According to leaders close to Bhattarai, he had taken serious steps around a year ago towards the formation of such a socialist centre and after the invalidation of the Nepal Communist Party, he had said the need for a socialist centre had become even more significant.
“My request to comrades of various communist parties in Nepal: why has the objective of ending all kinds of repression and discrimination against people by people taken a regressive path?” Bhattarai wrote on Twitter in August last year. “How will we reach a new destination by pursuing the same old path? Shall we march towards a new direction with new ideas.”
Bhattarai had held several rounds of discussions for the formation of the socialist centre with Dahal, Madhav Nepal and Upendra Yadav before the local polls so as to give a message to the country.
But since all the three leaders were part of the coalition and planning to fight local polls under an alliance, the idea failed to gain momentum.
“Bhattarai is still committed to forming a socialist centre but other leaders do not seem to be ready for it,” said Bishwadeep Pande, a central committee member of the Janata Samajbadi Party, who has been a close aide to Bhattarai for many years. “I don’t think the idea of socialist centre will gain traction until the upcoming elections.”

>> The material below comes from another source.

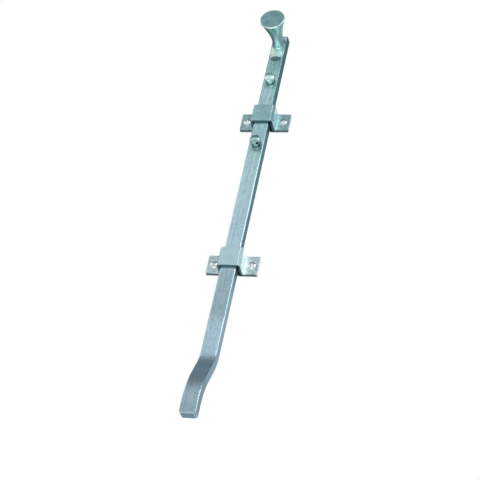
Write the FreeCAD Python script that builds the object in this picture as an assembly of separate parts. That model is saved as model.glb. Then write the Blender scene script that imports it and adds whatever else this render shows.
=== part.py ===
"""Cane bolt for a gate or door leaf: a cranked flat bar that slides in two bent strap guides.

Millimetres. The bolt hangs upright, as it is used: +Z up along the bar to the pull knob, +X across the
bar, +Y into the gate. The gate's face is the plane y = 0, and the origin lies on it, at the centre of the
four screws.
"""
import FreeCAD, Part
import math
import os

V = FreeCAD.Vector

# ---------------------------------------------------------------- driving dimensions
# The bar
BAR_W = 16.0             # width of the flat bar
BAR_T = 10.0             # thickness of the flat bar
BAR_BACK = 6.0           # room between the gate's face and the bar's back
BAR_EDGE_R = 1.2         # rounding along the bar's edges
KNOB_TO_TOP = 11.8       # knob's centre to the bar's top end
GUIDE_TO_CRANK = 115.6   # lower guide's centre to the first bend
CRANK_OFFSET = 21.0      # how far the foot of the bar stands out
CRANK_ANGLE = 27.5       # slope of the crank, degrees from the bar
UPPER_BEND_R = 42.0      # bend radii on the bar's centreline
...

According to Pandey, new dynamics could emerge after the polls depending upon the parties’ performance.
Bhattarai is currently seeking to part ways with Yadav, which will mean a vertical split in the Janata Samjabadi. Whether Bhattarai wants to lead the Janata Samajbadi by claiming a majority or wants to make a renewed pitch for a socialist centre is not quite clear though.
Dahal may be not quite hesitant to shed the Maoist tag from the party, but whether his party members would agree is also a question if a socialist centre idea gets traction. Maoist members still believe the “communist” tag is still attractive when it comes to the vote base.
Bhattarai, however, does not seem to have any faith in the so-called “communist movement” as he believes the world has moved ahead.
Had Dahal not been able to assert himself in the party from the eighth general convention and if the Maoist party had failed in local elections, there could have been some activities towards bringing the former Maoist leaders together, insiders say.
“Bhattarai’s experiment with a party that lacked a communist tag failed but Dahal somehow managed to revive his significance,” said Yubaraj Chaulagain, a central member of the Maoist Centre. “Therefore, it's Bhattarai, who should compromise and even if the two parties decide to merge shedding the Maoist tag, Bhattarai will have to accept the communist tag.”
According to Chaulagain, the degree of acceptance of Bhattarai as their leader among Maoist members is very low.
“Chances of Dahal and most of the party leaders accepting Bhattarai’s proposal to shun the communist tag are slim,” he said. “Now Bhattarai has already lost his significance in Nepali politics and his popularity is fading fast.”
Ever since he left the Maoist party, Bhattarai has been talking about five principles—sovereignty, inclusiveness, good governance, prosperity and remodelled socialism.
He had made these the core values of his Naya Shakti Party.
Bhattarai believes all the existing communist forces should come under the one umbrella of “socialist centre.”
According to Bhattarai, he decided to quit the Maoist party after Dahal rejected the former’s proposal to transform the party into a socialist party.
“Since then, I have been pressing him for the same at every meeting and the same discussions continued during our latest meeting on Sunday,” Bhattarai told the Post. “I have been asking him to shed the Maoist and the communist tags, but he wants me to accept the communist tag.”
Bhattarai came up with the idea of setting up a socialist centre to develop a two-party system in the country—one led by Nepali Congress, a liberal democratic capitalist force, and the other a strong democratic socialist force of the existing communist parties.
“Instability in Nepali politics will persist unless the so-called communists turn into socialist forces and bring clarity and consistency as well as a focussed programme,” said Bhattarai. “But both the Maoists and the UML are not ready to embrace the idea because their brands are still popular. But the two communist forces won’t last for long.”
He said the existing setup will continue until the next polls leading the country to political instability for another five years, and only then will the people and the parties understand his concept.
“I think the parties and the people will understand my concept only after another five years of political instability,” said Bhattarai.